→ AVAILABLE DATA:

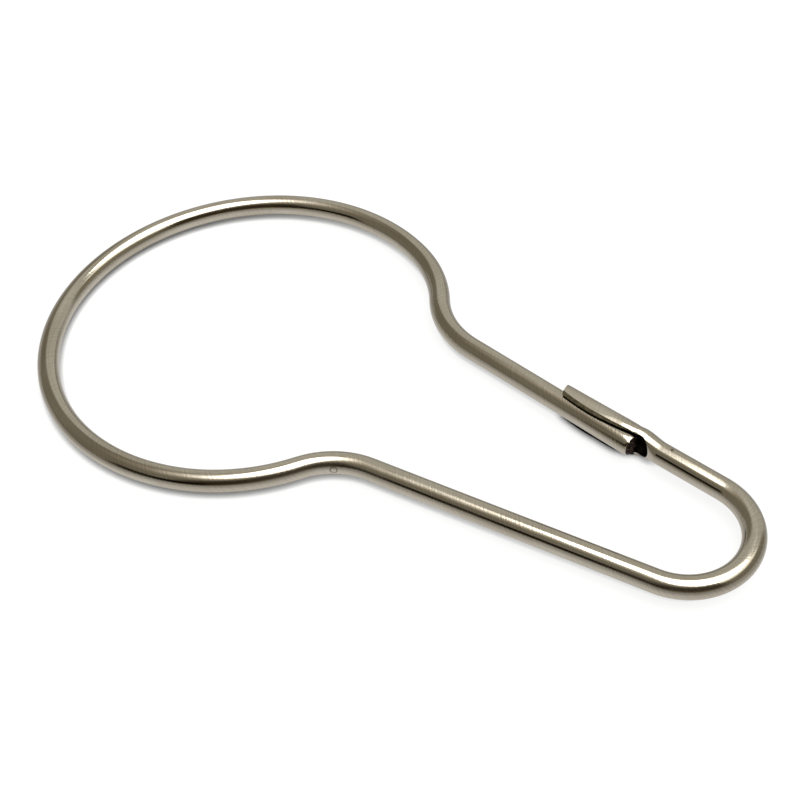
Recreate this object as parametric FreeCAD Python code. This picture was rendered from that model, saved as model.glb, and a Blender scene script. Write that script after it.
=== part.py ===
import FreeCAD, Part
import os
from math import cos, degrees, radians, sin, sqrt, tan

# A pear-shaped curtain hook, bent from one length of round wire that lies flat in the XY plane.
# The origin is the centre of the big loop, at the middle of the wire. X runs along the hook to
# the small loop, and the arm with the latch is on the +Y side. All lengths are in millimetres.

# The wire and its two loops. Radii of bends are measured to the middle of the wire.
wire_d = 2.0
loop_r = 19.0
eye_r = 5.6
eye_distance = 45.65

# The arms close towards the small loop, each at its own slope to X, in degrees.
plain_arm_slope = 5.55
latch_arm_slope = 7.6
free_arm_slope = 9.1

# At each side the big loop tightens to a shoulder, which begins this many degrees from X.
plain_shoulder_r = 17.7
plain_shoulder_angle = 68.0
free_shoulder_r = 13.75
free_shoulder_angle = 65.0

# The outward bends that turn the shoulders into the arms.
plain_neck_r = 7.35
free_neck_r = 9.45

# The latch: the wire's end at the small loop is flattened and curled into a channel.
latch_start = 6.0            # from the small loop along the arm to where the round wire ends
latch_neck = 2.7             # length of the change from round wire to channel
channel_length = 7.5
channel_wall = 0.36
channel_play = 0.10          # between the free wire and each side of the channel
channel_inset = 0.27         # the channel's middle line lies this far inside the arm's
back_thinning = 0.05         # the back of the channel is this much thinner than its sides
channel_roll = 6.5           # degrees by which the channel's mouth looks upwards

# The sides of the channel are curved along their edge, and reach furthest past its middle line
# at flange_peak from the tip. The tip is cut aslant, so the back ends later than the sides.
flange_reach = 0.62
flange_peak = 3.2
tip_reach = 0.25
tip_slant = 16.0

# The hollow of the channel runs out in the neck with a round end.
nose_inset = 0.6             # from the end of the neck to the centre of that round end

# The wire's other end springs outwards into the channel and ends in a plain cut.
seat_gap = 0.49              # from the free wire to the back of the channel, at the tip
free_end_gap = 0.4           # from the centre of the hollow's round end to the cut

neck_sections = 7

wire_r = wire_d / 2
bore_r = wire_r + channel_play
channel_r = bore_r + channel_wall
neck_end = latch_start + latch_neck
tip = neck_end + channel_length
nose = neck_end - nose_inset
seat = channel_inset - back_thinning - bore_r + seat_gap + wire_r

ORIGIN = FreeCAD.Vector(0, 0, 0)
ALONG = FreeCAD.Vector(1, 0, 0)
UP = FreeCAD.Vector(0, 0, 1)
EYE = FreeCAD.Vector(eye_distance, 0, 0)
ROLL_CENTRE = FreeCAD.Vector(0, -seat, 0)


def inward(slope, side):
    """Direction of an arm from the small loop towards the big one. side is 1 on +Y and -1 on -Y."""
    return FreeCAD.Vector(-cos(radians(slope)), side * sin(radians(slope)), 0)


def outward(slope, side):
    """Direction square to an arm, away from the middle of the hook."""
    return FreeCAD.Vector(sin(radians(slope)), side * cos(radians(slope)), 0)


def shoulder(angle, side, radius):
    """Where the big loop goes over into a shoulder, and the shoulder's centre."""
    direction = FreeCAD.Vector(cos(radians(angle)), side * sin(radians(angle)), 0)
    return direction * loop_r, direction * (loop_r - radius)


def neck(start, slope, side, neck_r, hub, hub_r):
    """A bend outside the arm's line: where it meets the line, its centre, where it meets the shoulder."""
    along = inward(slope, side)
    base = start + outward(slope, side) * neck_r - hub
    reach = base.dot(along)
    short = base.dot(base) - (hub_r + neck_r) ** 2
    travel = -reach - sqrt(reach ** 2 - short)
    spoke = base + along * travel
    return start + along * travel, hub + spoke, hub + spoke * (hub_r / spoke.Length)


def run(start, end):
    """A straight length of the wire."""
    return Part.makeCylinder(wire_r, (end - start).Length, start, end - start)


def bend(centre, start, turn):
    """A bend of the wire: its section at start, turned about an upright line by so many degrees."""
    spoke = start - centre
    section = Part.Face(Part.Wire(Part.makeCircle(wire_r, start, UP.cross(spoke))))
    return section.revolve(centre, UP, turn)


def turn_between(centre, start, end):
    """Degrees from start to end about centre, the short way, positive anticlockwise."""
    first = start - centre
    second = end - centre
    angle = degrees(first.getAngle(second))
    return angle if first.cross(second).z > 0 else -angle


def on_latch(back, out, up):
    """A point by its distance back along the latch arm, out from its middle line, and up."""
    return FreeCAD.Vector(-back, out, up)


def in_channel(back, out, up):
    """The same, but out from the channel's own middle line."""
    return on_latch(back, out - channel_inset, up)


def rolled(point, share):
    """The point turned by a share of the channel's roll, about the free wire's line at the tip."""
    turn = FreeCAD.Rotation(ALONG, -channel_roll * share)
    return ROLL_CENTRE + turn.multVec(point - ROLL_CENTRE)


def place_on_arm(shape):
    """Moves a shape from the latch's own frame to its place on the arm."""
    corner = EYE + outward(latch_arm_slope, 1) * eye_r
    shape.Placement = FreeCAD.Placement(corner, FreeCAD.Rotation(UP, -latch_arm_slope))
    return shape


def closed(edges):
    return Part.Wire([edge.toShape() for edge in edges])


def neck_section(share):
    """The section of the neck: round at share 0, and a half disc open to the inside at share 1."""
    ease = share * share * (3 - 2 * share)
    inset = channel_inset * share ** 3
    back = latch_start + latch_neck * share
    radius = wire_r + (channel_r - wire_r) * ease
    front = wire_r * (1 - ease)
    low = rolled(on_latch(back, -inset, -radius), ease)
    high = rolled(on_latch(back, -inset, radius), ease)
    crown = rolled(on_latch(back, radius - inset, 0), ease)
    mouth = rolled(on_latch(back, -front - inset, 0), ease)
    front_edge = Part.LineSegment(high, low) if share == 1 else Part.Arc(high, mouth, low)
    return closed([Part.Arc(low, crown, high), front_edge])


def channel_outside():
    """The outside of the channel: a round back and two level sides, longer and deeper than needed."""
    depth = 2 * flange_reach
    low = in_channel(neck_end, 0, -channel_r)
    high = in_channel(neck_end, 0, channel_r)
    low_front = in_channel(neck_end, -depth, -channel_r)
    high_front = in_channel(neck_end, -depth, channel_r)
    outline = closed([
        Part.Arc(low, in_channel(neck_end, channel_r, 0), high),
        Part.LineSegment(high, high_front),
        Part.LineSegment(high_front, low_front),
        Part.LineSegment(low_front, low),
    ])
    return Part.Face(outline).extrude(on_latch(channel_length + channel_r, 0, 0))


def channel_side_profile():
    """The channel seen from above: the curved edge of its sides, and the tip cut aslant."""
    height = 2 * channel_r
    lean = tan(radians(tip_slant)) * (height + tip_reach)
    at_neck = in_channel(neck_end, 0, -height)
    at_peak = in_channel(tip - flange_peak, -flange_reach, -height)
    at_tip = in_channel(tip, -tip_reach, -height)
    outer_tip = in_channel(tip + lean, height, -height)
    outer_neck = in_channel(neck_end, height, -height)
    outline = closed([
        Part.Arc(at_neck, at_peak, at_tip),
        Part.LineSegment(at_tip, outer_tip),
        Part.LineSegment(outer_tip, outer_neck),
        Part.LineSegment(outer_neck, at_neck),
    ])
    return Part.Face(outline).extrude(UP * (2 * height))


def hollow():
    """The space inside the channel: a U-shaped slot with a round end in the neck."""
    length = tip - nose + wire_d
    depth = 2 * channel_r
    crown = in_channel(nose, back_thinning + bore_r, 0)
    high = in_channel(nose, back_thinning, bore_r)
    low = in_channel(nose, back_thinning, -bore_r)
    high_front = in_channel(nose, -depth, bore_r)
    low_front = in_channel(nose, -depth, -bore_r)
    mid_front = in_channel(nose, -depth, 0)
    slot = closed([
        Part.Arc(low, crown, high),
        Part.LineSegment(high, high_front),
        Part.LineSegment(high_front, low_front),
        Part.LineSegment(low_front, low),
    ])
    diagonal = bore_r * sqrt(0.5)
    bulge = in_channel(nose, back_thinning + diagonal, diagonal)
    half = closed([
        Part.Arc(crown, bulge, high),
        Part.LineSegment(high, high_front),
        Part.LineSegment(high_front, mid_front),
        Part.LineSegment(mid_front, crown),
    ])
    straight = Part.Face(slot).extrude(on_latch(length, 0, 0))
    round_end = Part.Face(half).revolve(mid_front, FreeCAD.Vector(0, 1, 0), 180)
    return straight.fuse(round_end)


def latch():
    """The flattened end of the wire, from the round section through the neck to the tip."""
    shares = [i / (neck_sections - 1) for i in range(neck_sections)]
    neck_body = Part.makeLoft([neck_section(share) for share in shares], True)
    channel = channel_outside().common(channel_side_profile())
    space = hollow()
    for shape in (channel, space):
        shape.rotate(ROLL_CENTRE, ALONG, -channel_roll)
    return place_on_arm(neck_body.fuse(channel).cut(space))


def free_wire_at(back):
    """The middle of the free wire, by the distance back along the latch arm."""
    corner = EYE + outward(latch_arm_slope, 1) * eye_r
    spread = tan(radians(free_arm_slope - latch_arm_slope))
    offset = -seat - (tip - back) * spread
    return corner + inward(latch_arm_slope, 1) * back + outward(latch_arm_slope, 1) * offset


def wire():
    """The round wire from its free end, round both loops, to the start of the latch."""
    free_top, free_hub = shoulder(free_shoulder_angle, 1, free_shoulder_r)
    plain_top, plain_hub = shoulder(plain_shoulder_angle, -1, plain_shoulder_r)
    free_end = free_wire_at(nose + free_end_gap)
    free_foot, free_centre, free_touch = neck(
        free_end, free_arm_slope, 1, free_neck_r, free_hub, free_shoulder_r)
    eye_plain = EYE + outward(plain_arm_slope, -1) * eye_r
    eye_latch = EYE + outward(latch_arm_slope, 1) * eye_r
    plain_foot, plain_centre, plain_touch = neck(
        eye_plain, plain_arm_slope, -1, plain_neck_r, plain_hub, plain_shoulder_r)
    latch_end = eye_latch + inward(latch_arm_slope, 1) * latch_start
    return [
        run(free_end, free_foot),
        bend(free_centre, free_foot, turn_between(free_centre, free_foot, free_touch)),
        bend(free_hub, free_touch, turn_between(free_hub, free_touch, free_top)),
        bend(ORIGIN, free_top, 360 + turn_between(ORIGIN, free_top, plain_top)),
        bend(plain_hub, plain_top, turn_between(plain_hub, plain_top, plain_touch)),
        bend(plain_centre, plain_touch, turn_between(plain_centre, plain_touch, plain_foot)),
        run(plain_foot, eye_plain),
        bend(EYE, eye_plain, 180 - plain_arm_slope - latch_arm_slope),
        run(eye_latch, latch_end),
    ]


def build():
    pieces = wire() + [latch()]
    return pieces[0].multiFuse(pieces[1:]).removeSplitter()


os.makedirs("parts", exist_ok=True)
hook = build()
hook.exportStep("parts/hook_wire.step")
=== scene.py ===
from math import atan2, cos, pi, radians, sin, sqrt, tan

import bmesh
import bpy
from mathutils import Matrix, Vector, noise


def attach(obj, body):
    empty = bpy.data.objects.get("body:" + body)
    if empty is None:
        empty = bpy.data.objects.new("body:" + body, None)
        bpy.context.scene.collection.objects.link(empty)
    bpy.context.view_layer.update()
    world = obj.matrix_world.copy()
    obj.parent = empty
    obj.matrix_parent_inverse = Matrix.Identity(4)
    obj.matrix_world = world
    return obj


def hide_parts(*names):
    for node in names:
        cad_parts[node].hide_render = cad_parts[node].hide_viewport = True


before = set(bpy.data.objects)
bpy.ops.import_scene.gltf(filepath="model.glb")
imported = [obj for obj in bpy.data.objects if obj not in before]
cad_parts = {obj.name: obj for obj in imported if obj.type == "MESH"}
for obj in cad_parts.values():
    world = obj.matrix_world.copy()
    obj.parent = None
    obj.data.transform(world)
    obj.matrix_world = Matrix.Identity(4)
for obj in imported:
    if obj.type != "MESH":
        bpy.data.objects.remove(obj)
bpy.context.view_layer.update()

bl_info = {
    "name": "Curtain hook",
    "version": (1, 0, 0),
    "blender": (4, 5, 0),
    "location": "View3D > Sidebar > Curtain hook",
    "description": "A pear-shaped wire curtain hook with a channel latch, and a pale table to show it on",
    "category": "Add Mesh",
}

MM = 0.001
ORIGIN = Vector((0, 0, 0))

SIDES = 96                     # points round the wire
STRAIGHT_STEP = 1.0 * MM
LOOP_STEP = radians(1.5)
NECK_STEP = radians(4)
EYE_STEP = radians(3)
NECK_RINGS = 24
CHANNEL_RINGS = 40
ROUND_END_STEPS = 48
MOUTH_CUT = 3.0 * MM
# PAINTED_SHADE is painted shade: a near-black material put on the hollow's walls and the lower sheared
# edge, where shade falls.
PLATED, CUT, PAINTED_SHADE, SHEARED = range(4)    # the hook's finishes
WELD = 0.001 * MM

# The free end, pinched by the shears: steps back from the cut, and the share of the radius there.
PINCH = ((0.12 * MM, 0.945), (0.2 * MM, 0.975), (0.4 * MM, 0.992), (0.4 * MM, 1.0))
PINCH_AT_CUT = 0.88
# The torn face of the cut, in rings from its middle to its rim, and how deep and fine it is torn.
CUT_RINGS = (0.12, 0.3, 0.48, 0.64, 0.78, 0.9, 1.0)
TEAR_DEPTH = 0.22 * MM
TEAR_SIZE = 0.42 * MM
# Points of a quarter of the latch's section, from the middle of its mouth: along the front, along the
# sheared edge, and the rest over the flat of the side.
FRONT_POINTS, EDGE_POINTS = 6, 6
QUARTER = SIDES // 4
LEAST_REACH = 0.12 * MM           # the sides reach at least this far, so that the edge stays round
HOLLOW_FLARE = 1.36               # how much the hollow opens from its middle to its mouth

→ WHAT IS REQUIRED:
Using the data above, transcribe the lines that run from the line with "return pieces[0].multiFuse(pieces[1:]).removeSplitter()" to the line with "for node in", both ends kept, and output nothing else.

→ SOLUTION TO THIS PROBLEM:
    return pieces[0].multiFuse(pieces[1:]).removeSplitter()


os.makedirs("parts", exist_ok=True)
hook = build()
hook.exportStep("parts/hook_wire.step")
=== scene.py ===
from math import atan2, cos, pi, radians, sin, sqrt, tan

import bmesh
import bpy
from mathutils import Matrix, Vector, noise


def attach(obj, body):
    empty = bpy.data.objects.get("body:" + body)
    if empty is None:
        empty = bpy.data.objects.new("body:" + body, None)
        bpy.context.scene.collection.objects.link(empty)
    bpy.context.view_layer.update()
    world = obj.matrix_world.copy()
    obj.parent = empty
    obj.matrix_parent_inverse = Matrix.Identity(4)
    obj.matrix_world = world
    return obj


def hide_parts(*names):
    for node in names:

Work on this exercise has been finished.